A project log for Restoring an Asus Chromebox CN60

Free computer if I can get it working

Ken YapKen Yap 01/19/2020 at 11:080 Comments

Now that ChromeOS is no longer of interest, we want to boot openSUSE as soon as possible after power on without any keystrokes.

To do this I needed to alter the boot options (GBB flags) as explained by MrChromebox. When I ran the script under openSUSE, the script couldn't read the settings and instructed me to add the kernel parameter iomem=relaxed, or to use a live USB distro. No doubt one layer of kernel protection needs to be bypassed to use this tool. This was fairly easy to do, I just added this option to the end of the GRUB options to the kernel next boot.
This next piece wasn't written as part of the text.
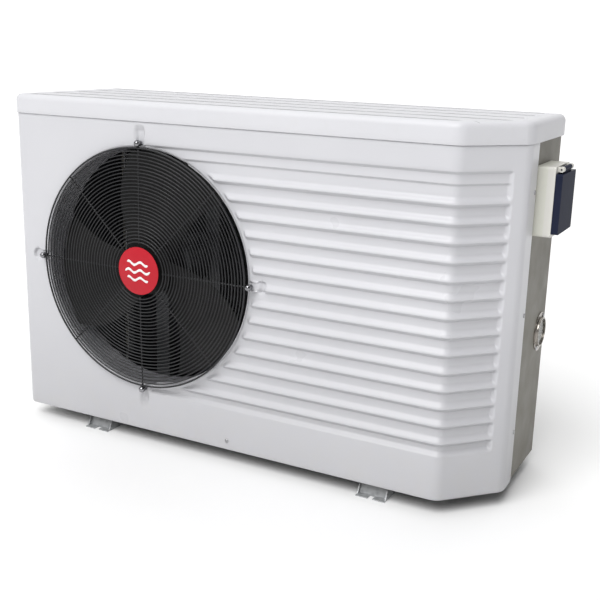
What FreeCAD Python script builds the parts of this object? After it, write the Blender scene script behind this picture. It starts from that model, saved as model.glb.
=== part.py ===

Then when I tried to alter the boot flags, it told me write protection was on. The red [WP] should have alerted me to that. I opened up the box and followed the instructions in the Kodi wiki for disabling the hardware write protect, which is a screw bridge on the motherboard.

By setting a boot option I was able to select 1 second timeout at the Chrome boot script, then going straight to legacy boot without requiring Ctrl-l. It's still possible to type Ctrl-d or Ctrl-l in that 1 second but I don't expect to need it.

I also reinstalled the FW_LEGACY firmware to boot the internal SDD first. This can also be interrupted by typing ESC. I discovered that when I had an external USB SDD plugged in, it tried to boot that first.

So now the machine can boot openSUSE unattended. I'll leave it like this and not install the custom firmware for now as that has a minuscule chance of bricking the box. The other reason not to change to the custom firmware at the moment is that it's a UEFI BIOS which means that the openSUSE will have to be resintalled as UEFI requires a different partition layout.